使用方法:
- 修改主控IP地址,编译后在bin文件夹中运行./run执行文件,激活机器人在进入站立后按遥控Start按键进入自动模式
项目简介:
通过OpenCV的HSV颜色通道可以完成对不同颜色小球的识别,典型的颜色通道HSV值可以设置如下,通过调节拖动条可以快速完成对识别颜色的改变:
蓝色小球识别结果
则通过识别可以得到不同色块在图像中的位置与尺寸,在识别出色块后进一步采用霍夫变换实现对圆的拟合,提取和圆相近似的色块区域,设置H1和H2参数能剔除不同尺寸的小球,并要求圆形更精确的识别结果:
HoughCircles(contours, circles, CV_HOUGH_GRADIENT, 1, H1, 170, H2, 0, 255);
在识别出小球的中心和尺寸后我们通过下发机器人线速度、转向速度和姿态完成对小球的追踪,下列接口中att0为俯仰轴att1为横滚轴单位为度, rate2为转向速度单位为度每秒,speed0为X速度speed1为Y速度单位为米每秒:
struct send_msg
{
char gait_mode;
float att_cmd[3];
float rate_cmd[3];
float speed_cmd[3];
float pos_cmd[3];
} _send_msg;通过小球尺寸完成对前后速度的控制,我们设置一个期望小球尺寸大小tar_pix,并采用其误差结果构建简单的P控制器。

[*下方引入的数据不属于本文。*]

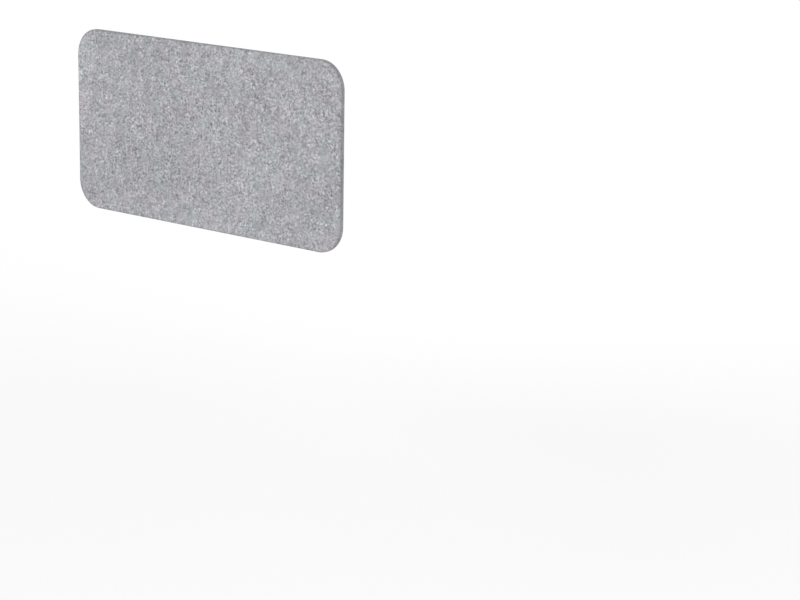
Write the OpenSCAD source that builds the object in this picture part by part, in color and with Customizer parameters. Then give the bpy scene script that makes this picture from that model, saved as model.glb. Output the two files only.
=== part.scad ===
// Acoustic divider screen for the end of a desk.
// A felt-faced board with rounded corners hangs on two folded steel brackets. Each bracket's foot goes under
// the worktop and is screwed to it, and its two ears stand against the worktop's end edge.
// +X runs along the screen's width, +Y inward over the desk, +Z up. z = 0 is the worktop's underside.
// The origin is the centre of the four fixing slots.

/* [Panel] */
// Width of the screen
panel_w = 800; // [600:10:1600]
// Height of the screen
panel_h = 412; // [300:2:700]
// Radius of the screen's four corners
corner_r = 62; // [20:1:100]
// How far the screen hangs below the worktop's underside
panel_drop = 38; // [36:1:60]
// Thickness of each felt facing
felt_t = 2; // [2:0.5:4]
// Thickness of the pressed core board
core_t = 6; // [6:0.5:12]
// Rounding of each facing's outer edge
felt_edge_r = 1.8; // [0.6:0.1:1.9]

/* [Bracket] */
// Thickness of the bracket's steel
steel_t = 3; // [3:0.5:5]
// Width of each ear
ear_w = 20; // [17:0.5:30]
// Corner radius of the upright plate
plate_r = 6; // [2:0.5:8]
// Bare panel left below the plate
plate_margin = 4; // [2:0.5:6]
// Height of the ears above the worktop's underside
ear_h = 18; // [16:0.5:22]
// Radius of the ears' inner top corners
ear_r = 4; // [2:0.5:6]
// Width of the foot
foot_w = 50; // [44:1:54]
// Length of the foot past its last slots
foot_end = 15; // [12:1:25]
// Corner radius of the foot's tip
foot_r = 10; // [4:0.5:14]
// Inside radius of the fold
bend_r = 3; // [2:0.5:5]
// Width of the relief notch at each end of the fold
relief_w = 3; // [2:0.5:4]
// From the screen's end to the middle of the bracket
bracket_inset = 150; // [120:5:250]

/* [Fixing to the desk] */
// From the worktop's end edge to the centre of the slots
slot_reach = 75; // [66:1:110]
// From one row of slots to the other
slot_pitch = 30; // [20:1:36]
// Width of a slot
slot_w = 5.5; // [4.5:0.5:7]
// Length of a slot, end to end
slot_l = 12; // [9:1:20]

/* [Screws and tee nuts] */
// Thread diameter of the panel screws
screw_d = 4; // [3:0.5:4.5]
// Diameter of the countersunk head
head_d = 8; // [7:0.5:8.5]
// Across flats of the head's hexagon socket
socket_af = 2.5; // [2:0.5:3]
// From the plate's edge to the middle of a lower screw
screw_edge = 11; // [8:0.5:12]
// Diameter of the tee nut's flange
flange_d = 15; // [13:0.5:18]
// Thickness of the tee nut's flange
flange_t = 1; // [0.8:0.1:1.5]
// Outside diameter of the tee nut's barrel
barrel_d = 5.6; // [5.2:0.1:6.5]
// Prongs on each tee nut
prongs = 4; // [3:1:4]
// Length of a prong
prong_l = 4; // [3:0.5:4.5]

/* [Pads] */
// Thickness of the pad on the foot
foot_pad_t = 1; // [0.5:0.5:2]
// Thickness of the pads on the ears
edge_pad_t = 1; // [0.5:0.5:2]
// Steel left bare round a pad
pad_inset = 1.5; // [1:0.5:2.5]
// Radius of the pads' corners
pad_r = 3; // [1:0.5:4]

/* [Hidden] */
$fn = 96;

// Clearances, and how far a cut runs past the face that it opens
fit_gap = 0.05;
hole_gap = 0.25;
over = 1;

// Planes across the screen's thickness, from the worktop's end edge outwards
end_y = -slot_reach;
plate_in_y = end_y - edge_pad_t;
rear_y = plate_in_y - steel_t;
core_in_y = rear_y - felt_t;
core_out_y = core_in_y - core_t;
face_y = core_out_y - felt_t;

// Levels of the screen and of the bracket's fold
panel_mid_z = panel_h / 2 - panel_drop;
foot_top_z = -foot_pad_t;
foot_under_z = foot_top_z - steel_t;
bend_z = foot_under_z - bend_r;
plate_low_z = plate_margin - panel_drop;
plate_mid_z = (ear_h + plate_low_z) / 2;

// Places along and across the foot
bend_end_y = plate_in_y + bend_r;
foot_tip_y = slot_pitch / 2 + foot_end;
bracket_x = panel_w / 2 - bracket_inset;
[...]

进一步采用Y轴误差完成对机器人俯仰角度的调节保证机器人一直“看着”小球,同理采用X轴误差完成对转向速度的调节,该控制量会产生一定权重用于产生侧向速度值:
int tar_pix=25;
int err_pix=(tar_pix-Target_Pix.z);
if(err_pix>10)err_pix=10;
if(err_pix<-10)err_pix=-10;
_send_msg.gait_mode=1;
_send_msg.speed_cmd[0]=err_pix*0.022*flt_cmd+(1-flt_cmd)*_send_msg.speed_cmd[0];
err_pix=(160-Target_Pix.x);
if(err_pix>25)err_pix=25;
if(err_pix<-25)err_pix=-25;
if(fabs(err_pix)<3)err_pix=0;
_send_msg.rate_cmd[2]=err_pix*0.003*10*flt_cmd+(1-flt_cmd)*_send_msg.rate_cmd[2];
_send_msg.speed_cmd[1]=err_pix*0.0025*flt_cmd+(1-flt_cmd)*_send_msg.speed_cmd[1];
err_pix=(120-Target_Pix.y);
if(err_pix>8)err_pix=8;
if(err_pix<-8)err_pix=-8;
if(fabs(err_pix)<3)err_pix=0;
_send_msg.att_cmd[0]=err_pix*0.1*10*flt_att+(1-flt_att)*_send_msg.att_cmd[0];为避免识别结果跳动带来的抖动,通过增加滤波平滑识别结果,产生更流畅的跟踪效果,最终将控制指令采用UDP接口基于SDK设定下发到机器人中,最终部署在Tinymal-B上的效果如下,视频中处理器为Jetson Nano,相机为奥比中光Mini深度相机:
如上所述。识别小球实际类似RM比赛中队装甲识别与打击,更复杂的处理可以增加KF滤波器实现对小球位置的预测,增强识别连续性,进一步跟踪小球采用全局位置规划,将所有识别结果均转换为XY物理坐标,在地图上完成跟踪轨迹的规划:
https://blog.csdn.net/weixin_46214675/article/details/115407820
https://zhuanlan.zhihu.com/p/416449365
项目代码:
- 代码如下:
#include <opencv2/highgui/highgui.hpp>
#include <opencv2/highgui/highgui_c.h>
#include <opencv2/imgproc/imgproc.hpp>
#include <opencv2/core/core.hpp>
#include <iostream>
#include <sstream>
#include <stdio.h>
#include <unistd.h>
#include <stdio.h>
#include <sys/time.h>
#include <string.h>
#include <unistd.h>
#include <Eigen/Dense>
#include <Eigen/Core>
#include <Eigen/Geometry>
#include <opencv2/core/eigen.hpp>
#include <sys/types.h>
#include <sys/socket.h>
#include <netinet/in.h>
#include <arpa/inet.h>
using namespace cv;
using namespace std;
using namespace Eigen;
struct send_msg
{
char gait_mode;
float att_cmd[3];
float rate_cmd[3];
float speed_cmd[3];
float pos_cmd[3];
} _send_msg;
Point3f Target_Pix,Target_Pos,Target_Att;
int Target_check_num=0;
int main()
{
VideoCapture cap;
cap.open(-1);
cv::Size InImage_size(320,240);
ostringstream ostr_pos;
ostringstream ostr_att;
int iLowH = 93;
int iHighH = 134;
int iLowS = 180;
int iHighS = 255;
int iLowV = 100;
int iHighV = 255;
int H1 = 150;
int H2 = 10;
namedWindow("Control", CV_WINDOW_AUTOSIZE);
cvCreateTrackbar("LowH", "Control", &iLowH, 179); //Hue (0 - 179)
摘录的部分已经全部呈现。